Healthline, the omnipotent online medical resource, reports that toenails grow more slowly than fingernails. Human toenails grow an average of 1.62 millimeters a month, a length I understand because I live in Europe. Americans will need to do some math.
Let me help: At the average rate, it takes a little over six months for a toenail to grow a centimeter, or a little more than a third of an inch.
The theory got interesting for me because, around the same time as I completed the Vipassana course, I also had a short relationship with a man who treated me to a pedicure before attempting to steal my passport and play all kinds of crazy-making head games. I wrote about it in the preface of One-Way Ticket. He was looney tunes, but, like, in a clinical way.
I knew I had some psychological scars when I arrived in Spain on October 1, but I focused on finishing the book that I had been working on for the last two years. I was in the final editing stage when I fielded calls from the London Metropolitan Police Department to ask me about the man.
But I had other scars, too. My toenails developed leukonychia. This is a condition when white spots appear on the nail bed due, often, to aggressive nail filing at that pedicure about six months ago. So, in essence, my toenails were traumatized at the same time as my psychodrama with a crazy dude in London.
By the way, have you been in a psychodrama? My friend reached out to me recently with one: Some guy came to her yoga class and was a total creep-a-zoid, staring at her and basically freaking her out for no discernable reason.
“He didn’t actually do anything,” she explained. “It was his energy. Is this even making sense?”
Psychodramas are designed to make you doubt your own sanity. I wish there could be a 1-800 lawyer popping into this blog and telling you that you may be entitled to compensation if you know what I’m talking about. If only suffering really worked like that.
As Buddha teaches with the Four Noble Truths, suffering is inevitable, but the good news is that we can choose to end our suffering. That sounds good! I would like to end my suffering. Wouldn’t you? I mean, duh.
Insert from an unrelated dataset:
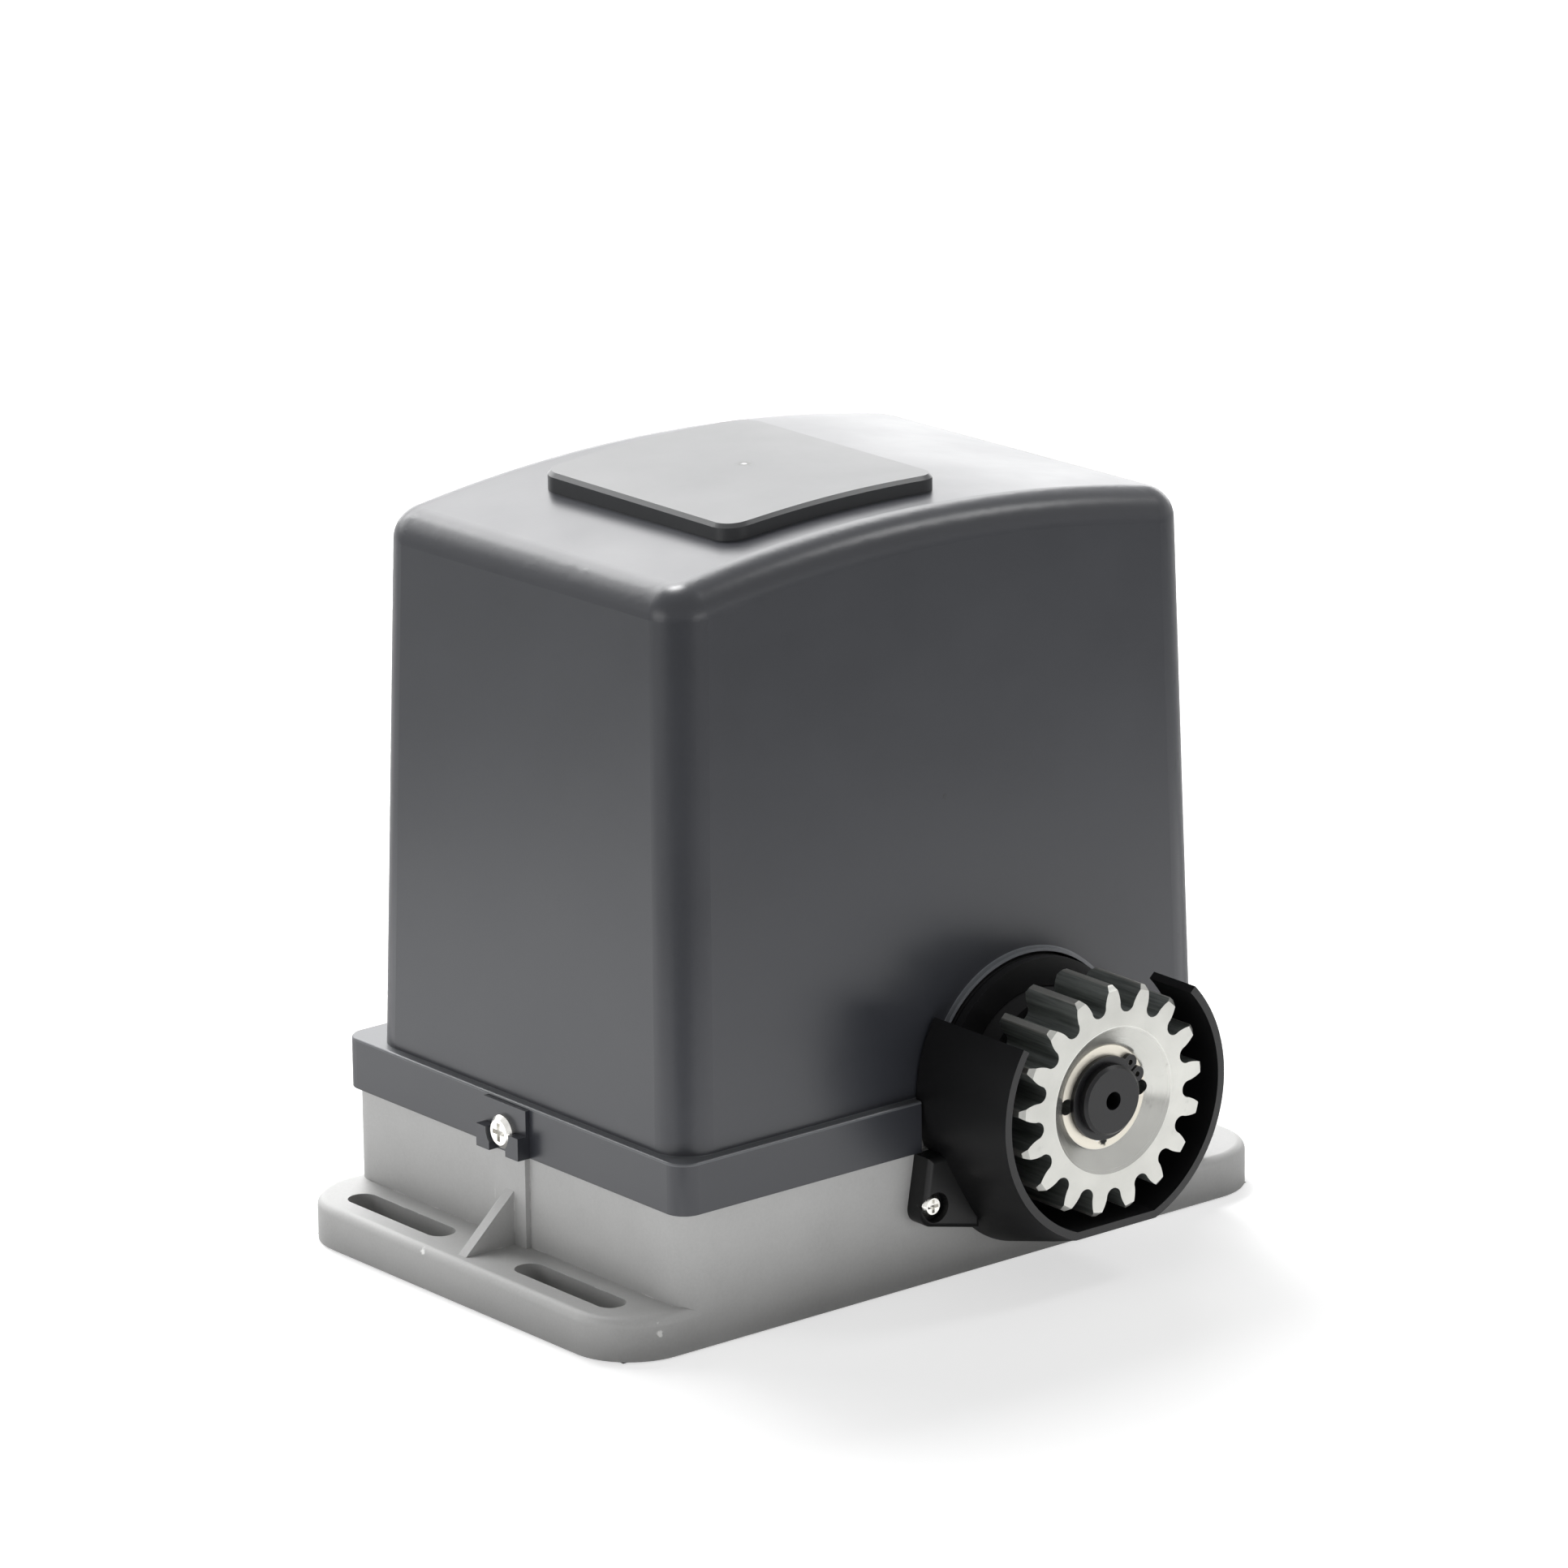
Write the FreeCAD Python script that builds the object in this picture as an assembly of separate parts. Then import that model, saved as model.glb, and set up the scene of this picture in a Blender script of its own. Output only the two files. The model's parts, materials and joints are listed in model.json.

But, um, hey Buddha? How long will it take? Can we let go of our trauma in just a snap? Is war over because we want it? The answer is clearly yes. I love hearing spiritual teachings about the possibility of entering bliss eternal, whatever that looks like in your head, instantly. I love the idea of hopping in the afterlife express lane out of this life of suffering.
Unfortunately, most people have to do the work to condition themselves enough to be on their feet when they cross the finish line, so they can know where to run when the express lane prevents itself. If you’re like me, we really ought to start stretching more. Maybe it’s instant, but I think it’s a good idea to prepare just in case it’s not.
And so, for the last months, I went to therapy, worked creatively, exercised until I was sweaty, and ate healthy, whole foods. I’m also weaning myself off an unhealthy dependence on dark chocolate. I’ve been meditating regularly and practicing yoga, and I’m just two weeks away from celebrating my third year of being sober from alcohol.
I also have been watching the white spots on my toenails grow out. I’ve been keeping them short, as it feels good to see the healthy nail bed grow back. It’s getting there. It’s not all gone yet. But it will be. Change is constant — and we have the power to heal our bodies, hearts, minds, and, yes, toenails.